360° Map Establishment and Real-Time Simultaneous Localization and Mapping Based on Equirectangular Projection for Autonomous Driving Vehicles

This paper proposes the design of a 360° map establishment and real-time simultaneous localization and mapping (SLAM) algorithm based on equirectangular projection. All equirectangular projection images with an aspect ratio of 2:1 are supported for input image types of the proposed system, allowing an unlimited number and arrangement of cameras. Firstly, the proposed system uses dual back-to-back fisheye cameras to capture 360° images, followed by the adoption of the perspective transformation with any yaw degree given to shrink the feature extraction area in order to reduce the computational time, as well as retain the 360° field of view. Secondly, the oriented fast and rotated brief (ORB) feature points extracted from perspective images with a GPU acceleration are used for tracking, mapping, and camera pose estimation in the system. The 360° binary map supports the functions of saving, loading, and online updating to enhance the flexibility, convenience, and stability of the 360° system.
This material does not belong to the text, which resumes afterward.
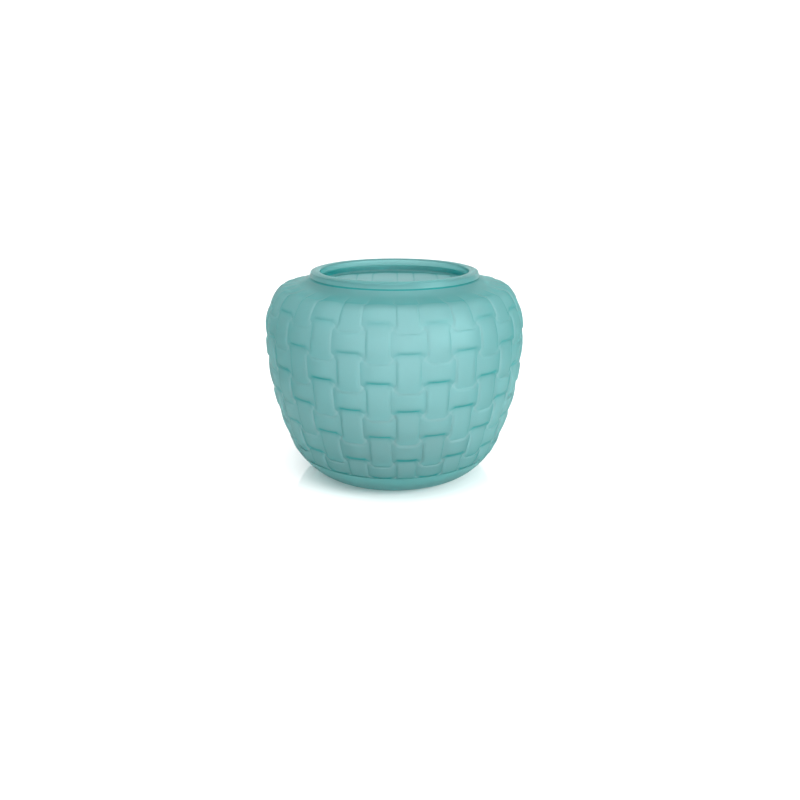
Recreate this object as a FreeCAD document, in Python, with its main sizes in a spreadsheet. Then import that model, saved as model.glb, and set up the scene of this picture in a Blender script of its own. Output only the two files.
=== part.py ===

The proposed system is also implemented on an nVidia Jetson TX2 embedded platform with 1% accumulated RMS error of 250 m. The average performance of the proposed system achieves 20 frames per second (FPS) in the case with a single-fisheye camera of resolution 1024 × 768, and the system performs panoramic stitching and blending under 1416 × 708 resolution from a dual-fisheye camera at the same time.